The narrative is far from gripping, and the lip service paid to themes like guilt and redemption are at odds with the murderous nature of Daud. Of course, much like its forebearer, the entire three-mission piece of DLC can be completed without murdering anyone, but unlike Corvo, Daud is a genuine assassin, and The Knife of Dunwall always seems like it leans more towards high chaos -- in great part due to the amount of enemies and their patterns.
Foes are rarely by themselves, and when I spotted a solitary guard, he'd usually have a chum (or four) right around the corner, waiting to jump out at the most inopportune time. The Shadow Kill perk, which makes a welcome return, was my best friend, turning dead bodies to ash and allowing me to continue my murderous activities without alerting the veritable army of enemies.
There's a lot more urgency in The Knife of Dunwall, with harder-to-predict patrols making hiding an unconscious body a nerve-wracking affair, and close calls punctuated the whole experience with great frequency. I tried to use non-lethal approaches as much as I could, but I'd often find myself in situations where I'd be taking a huge risk by not permanently dispatching someone.
I recall one attempt I made to find an appropriate nook to hide a slumbering chap that ended in a significant amount of bloodshed. I was making past some boxes, looking for a good place to dump my snoring friend, when no less than three guards walked around the corner.
I chucked the body aside, unfortunately dropping it over a rail and into the river, and blinked up onto the boxes above my foes. The new blink mechanic is rather delightful, stopping time entirely when you are standing still to allow for plenty of time to analyze the situation. From my spot atop the crates, I summoned a friendly assassin -- another of Daud's special abilities -- and managed to drop all three guards with bolts launched from my wrist-mounted crossbow as they struggled to deal with my swirling, vanishing ally.
I could have dealt with these party crashers in a completely different fashion, mind you. If I'd been feeling less like sticking around, for instance, I could have blinked away, leaving one of Sokolov's ingenious ark mines behind as a little present. The guards would have inevitably given chase, and found themselves reduced to nothing more than ash on the ground, as the mine shot out fatal streaks of electricity.
Even when painting my blade with the blood of my foes, I never stopped trying to be a stealthy assassin. All three of the sprawling levels must have been designed by those familiar with staying out of sight, as they are laden with secret routes, high perches, and underground passages. Sneaking through a tunnel drenched in the blood of tortured whales might allow Daud to completely avoid a confrontation, while blinking up onto a walkway puts him in a perfect position to take dangerous foes out from afar, or even drop on top of them, blade first, before they can react.
It is entirely possible to run through each mission in an almost straight line, slicing flesh, firing off bullets and bolts, and launching grenades with wild abandon, but to do so would ignore most of the DLC. Bone charms and runes return, there's a lot of new reading material for those with an appetite for Dishonored's rich lore, and little touches that breathe life into the world litter every level.
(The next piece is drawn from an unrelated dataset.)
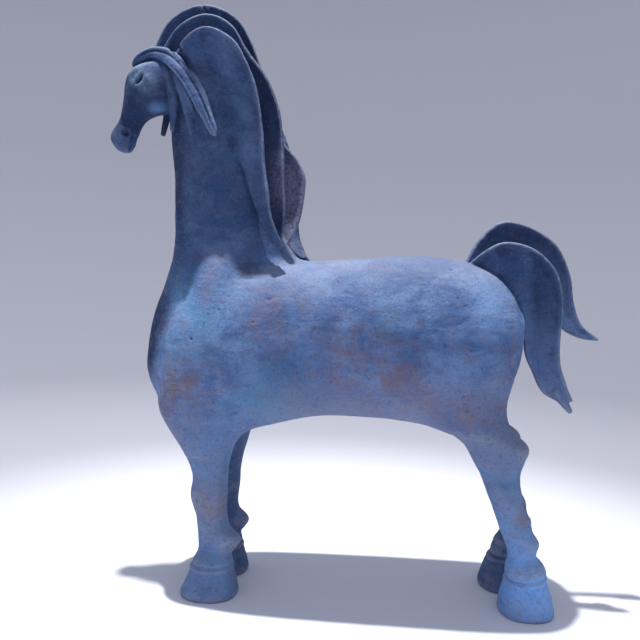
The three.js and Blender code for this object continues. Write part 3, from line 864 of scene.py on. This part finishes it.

Truly exploring each area can take up to six hours or more, but turning it into a blood-drenched sprint warps it into a half-hour-long, less-satisfying experience.
While The Knife of Dunwall's missions may not reach the heights of the Boyle's masquerade or the Golden Cat, the first mission -- which sheds more light on Dunwall's grisly whaling industry -- is undoubtedly one of the best designed game-spaces in both the DLC and game proper. It both encapsulates what makes Dishonored such a delight to play and introduces a few new things, including the horrific Butchers -- a particularly nasty enemy who requires a wee bit more thought that most to dispatch.
The new protagonist and plot may have been underwhelming -- and completely unfinished until Arkane releases the next piece of DLC -- but I'm less disappointed due to the polished gameplay. Daud has less tricks than Corvo, and damn do I miss the talking heart, but it all goes towards making The Knife of Dunwall a more focused package.
Solving puzzles by silently watching guards, figuring out who to dispatch and when; uncovering new paths when you find your progress blocked by criss-crossing guard patrols; and being able to adapt to increasingly challenging encounters lie at the core of the experience, not the narrative or plethora of powers. Dunwall also remains an intriguing place, filled with mystery and character, even if this particular yarn isn't all that interesting.
After finishing Dishonored I wanted more, and The Knife of Dunwall gives me exactly that. Hell, at moments I even completely forgot that I was no longer playing Corvo, as both he and Daud do play in generally the same way. The promise of more DLC has me excited, if not to finish Daud's adventure, then to explore more of this detailed world, and embark on more devilishly challenging assassinations.